Self-healing magnetorheological elastomers based on thermoreversible Diels–Alder networks

Magnetorheological (MR) elastomers are a class of stimuli-responsive materials of which the damping and stiffness can be reversibly tailored by applying magnetic fields. However, concerns such as fatigue damage, insufficient MR efficiencies with low loadings of magnetic particles or highly crosslinked elastomers, and lack of reprocessability remain unaddressed for conventional MR elastomers. To this end, a series of self-healing MR elastomers (SHMRE) were prepared based on thermoreversible Diels–Alder covalent crosslinks. The application of magnetic pulses yielded pre-aligned magnetic particles chains within the curing matrix which strongly influenced the SHMRE rheological properties. The resulting composites do not only exhibit a large MR effect but also efficient self-healing properties at room temperature. We found that the particle loading and the field-induced orientation of the aggregates affect the magnitude of the MR response, the mechanical strength and the healing efficiency.

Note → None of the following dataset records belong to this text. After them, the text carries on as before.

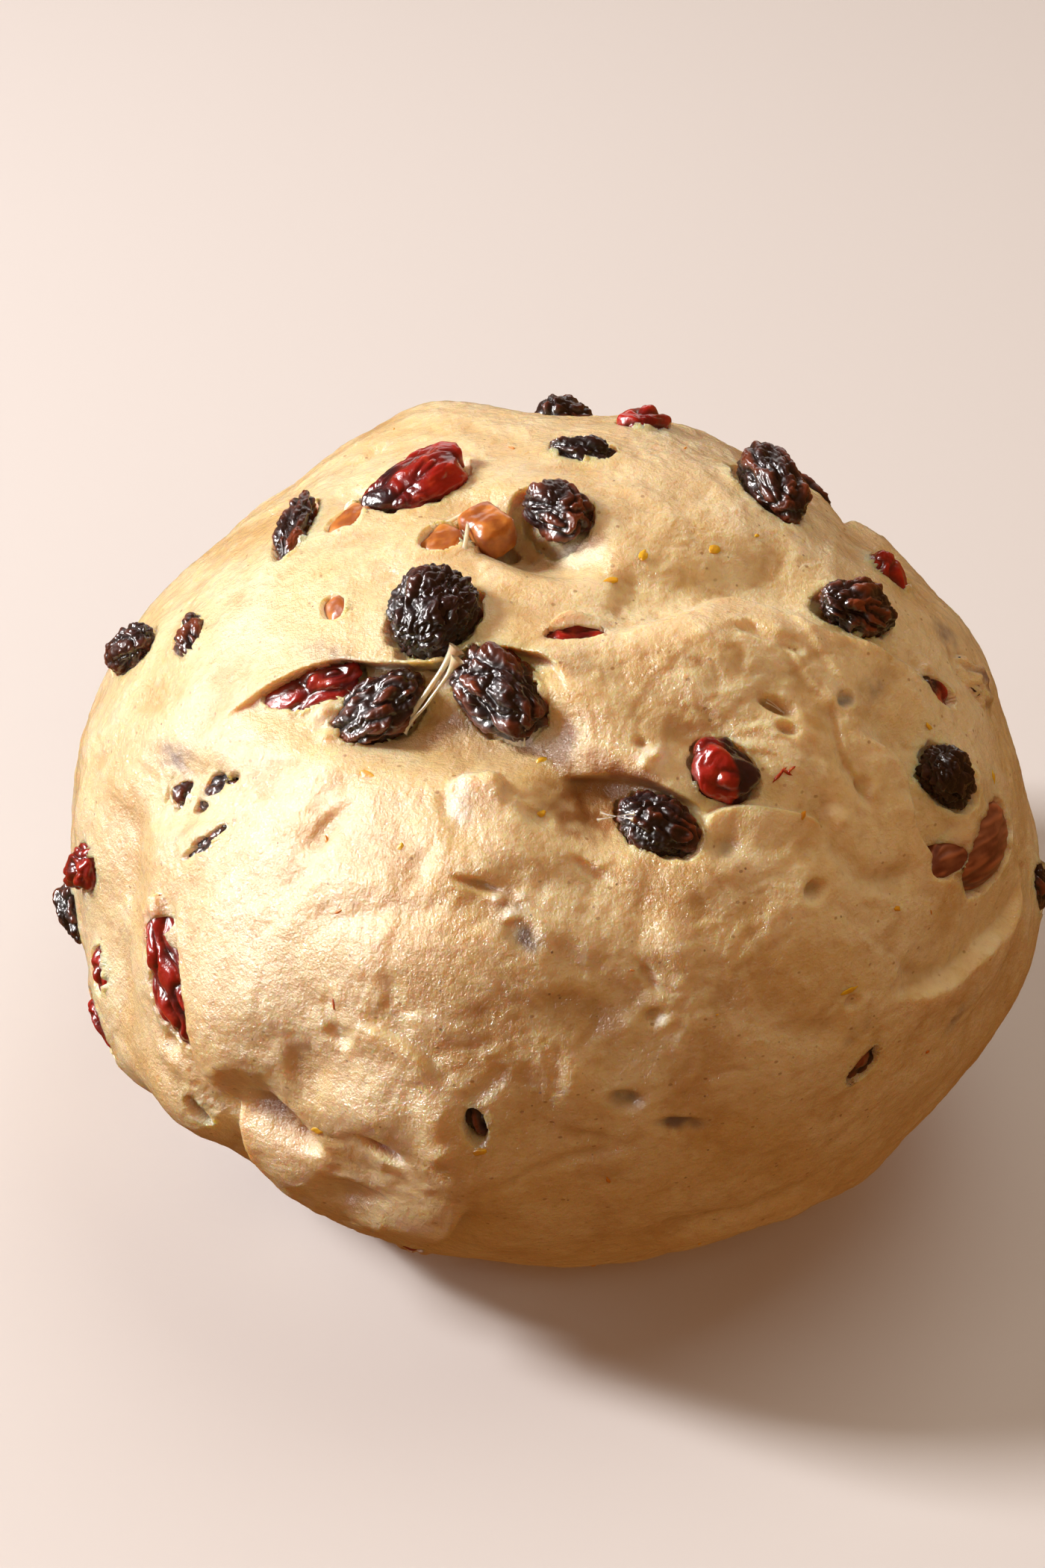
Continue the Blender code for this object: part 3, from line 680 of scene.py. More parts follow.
def mound(dirs, azimuth, elevation, along, across, turn, steepness):
    """Which directions a swelling reaches, and its height there, 1 in the middle."""
    centre = direction(azimuth, elevation)
    long_way, short_way = tangents(azimuth, elevation, turn)
    reach = min(MOUND_REACH * max(along, across) / MEAN_RADIUS, math.pi / 2)
    near = np.flatnonzero(dirs @ centre > math.cos(reach))
    offset = (dirs[near] - centre) * MEAN_RADIUS
    spread = (offset @ long_way / along) ** 2 + (offset @ short_way / across) ** 2
    return near, np.exp(-np.minimum(spread, 50.0) ** steepness)


def smooth_path(path):
    """The path over the ball as one smooth curve (Catmull-Rom), in millimetres from the heart."""
    corners = np.array([direction(*corner) for corner in path])
    padded = np.vstack([2 * corners[0] - corners[1], corners, 2 * corners[-1] - corners[-2]])
    points = []
    for before, start, end, after in zip(padded, padded[1:], padded[2:], padded[3:]):
        for step in range(PATH_STEPS):
            t = step / PATH_STEPS
            bend = (2 * before - 5 * start + 4 * end - after) * t
            bend = bend + (3 * start - 3 * end + after - before) * t * t
            points.append(start + 0.5 * t * (end - before + bend))
    points.append(corners[-1])
    return unit(np.array(points)) * MEAN_RADIUS


def trace(dirs, path, reach):
    """Which directions lie near a path, their distance from it, positive on its left, their share of the
    way along it, and the unit vectors that point to its left."""
    points = smooth_path(path)
    centre = points.mean(axis=0)
    span = np.linalg.norm(points - centre, axis=1).max() + reach
    near = np.flatnonzero(np.linalg.norm(dirs * MEAN_RADIUS - centre, axis=1) < span)
    spots = dirs[near] * MEAN_RADIUS
    nearest = np.full(len(near), np.inf)
    signed = np.zeros(len(near))
    share = np.zeros(len(near))
    leftward = np.zeros((len(near), 3))
    for index, (start, end) in enumerate(zip(points, points[1:])):
        step = end - start
        part = np.clip((spots - start) @ step / (step @ step), 0.0, 1.0)
        gap = spots - (start + part[:, None] * step)
        distance = np.linalg.norm(gap, axis=1)
        left = np.cross(start + end, step)
        left /= np.linalg.norm(left)
        closer = distance < nearest
        nearest = np.where(closer, distance, nearest)
        signed = np.where(closer, np.where(gap @ left >= 0.0, distance, -distance), signed)
        share = np.where(closer, (index + part) / (len(points) - 1), share)
        leftward[closer] = left
    return near, signed, share, leftward


def end_fade(share):
    return smooth(share / FADE_SHARE) * smooth((1.0 - share) / FADE_SHARE)


def ball_radius(dirs):
    """Distance from the heart to the smooth ball, whose lower cap is cut off flat with a rounded edge."""
    half = np.array([HALF_WIDTH, HALF_WIDTH, HALF_HEIGHT])
    round_part = ((dirs / half) ** 2).sum(axis=1) ** -0.5
    foot = HEART[2] / np.maximum(-dirs[:, 2], 1e-6)
    share = np.clip(0.5 + 0.5 * (foot - round_part) / FOOT_ROUNDING, 0.0, 1.0)
    return foot * (1.0 - share) + round_part * share - FOOT_ROUNDING * share * (1.0 - share)


def above_ball(azimuth, elevation, height):
    """A place at a height over the smooth ball, from the heart."""
    outward = direction(azimuth, elevation)
    return outward * (ball_radius(outward[None, :])[0] + height)


def add_mounds(dirs, height, hollow):
    """Swellings and dips of every size."""
    for rows, way, steepness, shade_paint in (
        (LOBES, 1, 1.0, 0.0),
        (HOLLOWS, -1, HOLLOW_STEEPNESS, HOLLOW_SHADE_PAINT),
        (PITS + loose_pits(), -1, HOLLOW_STEEPNESS, PIT_SHADE_PAINT),
        (LUMPS, 1, 1.0, 0.0),
    ):
        for *place, size in rows:
            near, level = mound(dirs, *place, steepness=steepness)
            height[near] += way * size * level
            # the hollow mark paints shade into the dough's colour where it dips
            hollow[near] += shade_paint * size * level


def add_folds(dirs, height, hollow, drag):
    """Steps in the dough, whose upper edge is dragged over the lower side."""
    for path, lip, drop, reach, step_width, overhang in FOLDS:
        near, side, share, leftward = trace(dirs, path, MOUND_REACH * reach)
        step = smooth(0.5 + side / step_width)
        fade = end_fade(share) * np.exp(-((side / reach) ** 2))
        height[near] += fade * (lip * step - drop * (1.0 - step))
        # painted shade below the fold's step, by the hollow mark
        hollow[near] += fade * drop * (1.0 - step)
        past_lip = np.maximum(side - OVERHANG_START, 0.0) / OVERHANG_REACH
        pull = overhang * end_fade(share) * np.exp(-(past_lip**2)) * step
        drag[near] -= leftward * pull[:, None]


def add_creases(dirs, height, hollow):
    for path, depth, half_width in CREASES:
        near, side, share, _ = trace(dirs, path, MOUND_REACH * half_width)
        level = end_fade(share) * np.exp(-((side / half_width) ** 2))
        height[near] -= depth * level
        # painted shade in the crease, by the hollow mark
        hollow[near] += CREASE_SHADE_PAINT * depth * level


def shape_dough(dirs):
    """Points of the dough before any fruit, how deep each lies in a hollow, and its fine relief."""
    height = np.zeros(len(dirs))
    hollow = np.zeros(len(dirs))
    drag = np.zeros((len(dirs), 3))
    add_mounds(dirs, height, hollow)
    add_folds(dirs, height, hollow, drag)
    add_creases(dirs, height, hollow)
    grain, crest = dough_grain(dirs)
    height += grain
    smooth_ball = ball_radius(dirs)
    above_foot = HEART[2] + smooth_ball * dirs[:, 2]
    calm = smooth(above_foot / SMOOTH_BELOW)
    points = dirs * (smooth_ball + height * calm)[:, None] + drag * calm[:, None]
    return points, hollow, crest


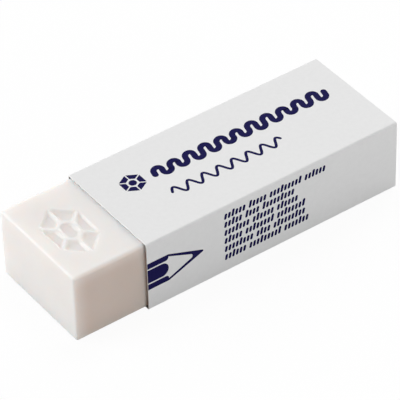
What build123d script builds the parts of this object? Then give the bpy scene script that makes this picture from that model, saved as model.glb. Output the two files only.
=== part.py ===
from build123d import *
import os
from math import cos, radians, tan

# Millimetres. +X runs along the block towards its covered end, +Z is up, and the
# origin is on the table under the middle of the whole object.

# The block of white vinyl
BLOCK_LENGTH = 65.0
BLOCK_WIDTH = 21.3
BLOCK_HEIGHT = 13.5
LONG_EDGE_RADIUS = 0.6  # the moulded edges along the block
END_EDGE_RADIUS = 0.45  # the cut edges round each end face

# The folded card sleeve
BOARD = 0.2  # thickness of the card
EXPOSED_LENGTH = 13.75  # how far the working end stands out of the sleeve
NEAR_GAP = 0.4  # air between the block and the side at -Y
FAR_GAP = 0.05  # air between the block and the glued flap at +Y
TOP_GAP = 0.02  # air between the block and the top panel
FOLD_RADIUS = 0.4  # outside of a fold
CREASE_RADIUS = 0.2  # inside of a fold
FLAP_HEIGHT = 10.0  # how high the glued flap reaches inside the +Y side
FLAP_END_ANGLE = 15.0  # how far the flap's ends slope in from square
SEAM_HEIGHT = 0.6  # height of the outer panel's cut edge at +Y

# The sunken emblem on the working end: a flattened hexagon of six facets round a core
EMBLEM_RADIUS = 6.4  # centre to corner, across the block
EMBLEM_SQUASH = 0.65  # its size along the block against that of a regular hexagon
EMBLEM_FROM_END = 6.3  # the emblem's centre, from the front face
EMBLEM_ASIDE = -0.4  # the emblem's centre, from the middle of the block's width
EMBLEM_DEPTH = 0.4
FACET_INNER_RADIUS = 3.3
FACET_RIDGE = 0.9  # ridge left standing between two facets
CORE_WIDTH = 3.6  # the sunken oblong in the middle, across the block
CORE_LENGTH = 2.3
EMBLEM_CORNER_RADIUS = 0.25
WALL_DRAFT = 25.0  # slope of the sunken walls
FACETS = 6

SLEEVE_LENGTH = BLOCK_LENGTH - EXPOSED_LENGTH
SLEEVE_WIDTH = 3 * BOARD + NEAR_GAP + BLOCK_WIDTH + FAR_GAP
SLEEVE_HEIGHT = 2 * BOARD + BLOCK_HEIGHT + TOP_GAP
FRONT_X = -BLOCK_LENGTH / 2
BACK_X = BLOCK_LENGTH / 2
SLEEVE_FRONT_X = FRONT_X + EXPOSED_LENGTH
NEAR_Y = -SLEEVE_WIDTH / 2
FAR_Y = SLEEVE_WIDTH / 2
BLOCK_NEAR_Y = NEAR_Y + BOARD + NEAR_GAP
BLOCK_MIDDLE_Y = BLOCK_NEAR_Y + BLOCK_WIDTH / 2
BLOCK_TOP_Z = BOARD + BLOCK_HEIGHT


def corners_near(section, points):
    """The vertices of a flat section that lie at the given (y, z) points."""
    picked = []
    for y, z in points:
        place = Vector(y, z, 0)
        picked.append(section.vertices().sort_by_distance(place)[0])
    return picked


def facet_outline(index):
    """One sunken facet of the emblem, between two corners of the hexagon."""
    half_turn = radians(180 / FACETS)
    outer = EMBLEM_RADIUS * cos(half_turn)
    inner = FACET_INNER_RADIUS * cos(half_turn)
    ridge = FACET_RIDGE / 2 / cos(half_turn)
    half_outer = outer * tan(half_turn) - ridge
    half_inner = inner * tan(half_turn) - ridge
    corners = []
    for out, side in ((outer, -half_outer), (outer, half_outer), (inner, half_inner), (inner, -half_inner)):
        corner = Vector(out, side, 0).rotate(Axis.Z, index * 360 / FACETS)
        corners.append((corner.X * EMBLEM_SQUASH, corner.Y))
    outline = Polygon(*corners, align=None)
    return fillet(outline.vertices(), EMBLEM_CORNER_RADIUS)


def emblem_pockets():
    """The volumes that the emblem takes out of the block's top."""
    centre = Pos(FRONT_X + EMBLEM_FROM_END, BLOCK_MIDDLE_Y + EMBLEM_ASIDE, BLOCK_TOP_Z)
    outlines = [facet_outline(index) for index in range(FACETS)]
    outlines.append(SlotOverall(CORE_WIDTH, CORE_LENGTH, rotation=90))
    pockets = [extrude(outline, amount=-EMBLEM_DEPTH, taper=WALL_DRAFT) for outline in outlines]
    return [centre * pocket for pocket in pockets]


def make_block():
    """A straight block with moulded long edges, crisp cut ends and a sunken emblem."""
    section = RectangleRounded(BLOCK_WIDTH, BLOCK_HEIGHT, LONG_EDGE_RADIUS)
    middle_z = BOARD + BLOCK_HEIGHT / 2
    across = Plane(origin=(FRONT_X, BLOCK_MIDDLE_Y, middle_z), x_dir=(0, 1, 0), z_dir=(1, 0, 0))
    block = extrude(across * section, amount=BLOCK_LENGTH)
    ends = block.faces().sort_by(Axis.X)
    block = fillet(ends[0].edges() + ends[-1].edges(), END_EDGE_RADIUS)
    for pocket in emblem_pockets():
        block -= pocket
    return block


def sleeve_section():
    """The card seen from the end: flap, bottom, near side, top and far side in one strip."""
    outside = [
        (FAR_Y, SEAM_HEIGHT),
        (FAR_Y, SLEEVE_HEIGHT),
        (NEAR_Y, SLEEVE_HEIGHT),
        (NEAR_Y, 0),
        (FAR_Y - BOARD, 0),
        (FAR_Y - BOARD, SEAM_HEIGHT),
    ]
    inside = [
        (FAR_Y - 2 * BOARD, BOARD),
        (FAR_Y - 2 * BOARD, FLAP_HEIGHT),
        (FAR_Y - BOARD, FLAP_HEIGHT),
        (FAR_Y - BOARD, SLEEVE_HEIGHT - BOARD),
        (NEAR_Y + BOARD, SLEEVE_HEIGHT - BOARD),
        (NEAR_Y + BOARD, BOARD),
    ]
    solid = Polygon(*outside, align=None)
    solid = fillet(corners_near(solid, outside[1:5]), FOLD_RADIUS)
    hollow = Polygon(*inside, align=None)
    hollow = fillet(corners_near(hollow, inside[:1] + inside[3:]), CREASE_RADIUS)
    return solid - hollow


def flap_end_cut(end_x, inward):
    """The wedge off one sloping end of the flap; inward is +1 at the front and -1 at the back."""
    base_z = BOARD + CREASE_RADIUS
    reach = (FLAP_HEIGHT - base_z) * tan(radians(FLAP_END_ANGLE))
    flap_face = Plane(origin=(0, FAR_Y - BOARD, 0), x_dir=(1, 0, 0), z_dir=(0, -1, 0))
    wedge = Polygon(
        (end_x, base_z),
        (end_x + inward * reach, FLAP_HEIGHT),
        (end_x, FLAP_HEIGHT),
        align=None,
    )
    return extrude(flap_face * wedge, amount=BOARD, dir=(0, -1, 0))


def make_sleeve():
    """A strip of card folded round the block and glued inside the far side, open at both ends."""
    across = Plane(origin=(SLEEVE_FRONT_X, 0, 0), x_dir=(0, 1, 0), z_dir=(1, 0, 0))
    sleeve = extrude(across * sleeve_section(), amount=SLEEVE_LENGTH)
    sleeve -= flap_end_cut(SLEEVE_FRONT_X, 1)
    sleeve -= flap_end_cut(BACK_X, -1)
    return sleeve


os.makedirs("parts", exist_ok=True)
export_step(make_block(), "parts/eraser_block.step")
export_step(make_sleeve(), "parts/card_sleeve.step")
print("sleeve", SLEEVE_LENGTH, SLEEVE_WIDTH, SLEEVE_HEIGHT)
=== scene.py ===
import math

import bpy
from bpy.props import FloatProperty, FloatVectorProperty, PointerProperty
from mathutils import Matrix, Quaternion, Vector


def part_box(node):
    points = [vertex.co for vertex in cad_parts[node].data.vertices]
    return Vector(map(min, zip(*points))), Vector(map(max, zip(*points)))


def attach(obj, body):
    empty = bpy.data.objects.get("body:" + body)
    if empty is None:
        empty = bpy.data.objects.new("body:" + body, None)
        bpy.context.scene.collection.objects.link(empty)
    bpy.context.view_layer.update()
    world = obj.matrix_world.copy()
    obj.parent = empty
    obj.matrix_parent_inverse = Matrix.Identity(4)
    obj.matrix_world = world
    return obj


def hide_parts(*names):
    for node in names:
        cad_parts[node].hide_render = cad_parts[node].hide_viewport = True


bl_info = {
    "name": "Sleeved eraser",
    "version": (1, 0, 0),
    "blender": (4, 5, 0),
    "location": "3D View > Sidebar > Eraser",
    "description": "Makes a vinyl block eraser, its folded card sleeve with print, and a plain studio",
    "category": "Object",
}

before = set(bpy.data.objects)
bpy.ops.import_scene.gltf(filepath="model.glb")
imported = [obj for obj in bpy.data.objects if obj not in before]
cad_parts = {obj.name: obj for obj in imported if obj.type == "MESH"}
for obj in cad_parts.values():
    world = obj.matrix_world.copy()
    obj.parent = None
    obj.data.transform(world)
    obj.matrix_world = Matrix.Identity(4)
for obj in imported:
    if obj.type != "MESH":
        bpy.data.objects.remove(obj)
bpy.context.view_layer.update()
BLOCK_LOW, BLOCK_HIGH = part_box("eraser_block")
SLEEVE_LOW, SLEEVE_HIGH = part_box("card_sleeve")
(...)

In addition, the MR response is also strongly influenced by the temperature. With a temperature increase from room temperature to 70 °C, a change in the MR response from 90% to 462% is observed while the SHMRE retain a solid viscoelastic state at 50 wt% particles loading. Interestingly, the thermoreversible features of the synthesized networks also allow potential reprocessability of SHMRE when heating these systems above the gel transition temperature (89 °C–90 °C). The final low viscous state makes it possible for the magnetic particles to be potentially restructured as chains by applying a magnetic field, which are retained upon cooling when the solid network state is recovered. The proposed SHMRE systems are shown to be a highly efficient and reprocessable solution to substitute classical MR elastomers in a wider context of generalized MR materials.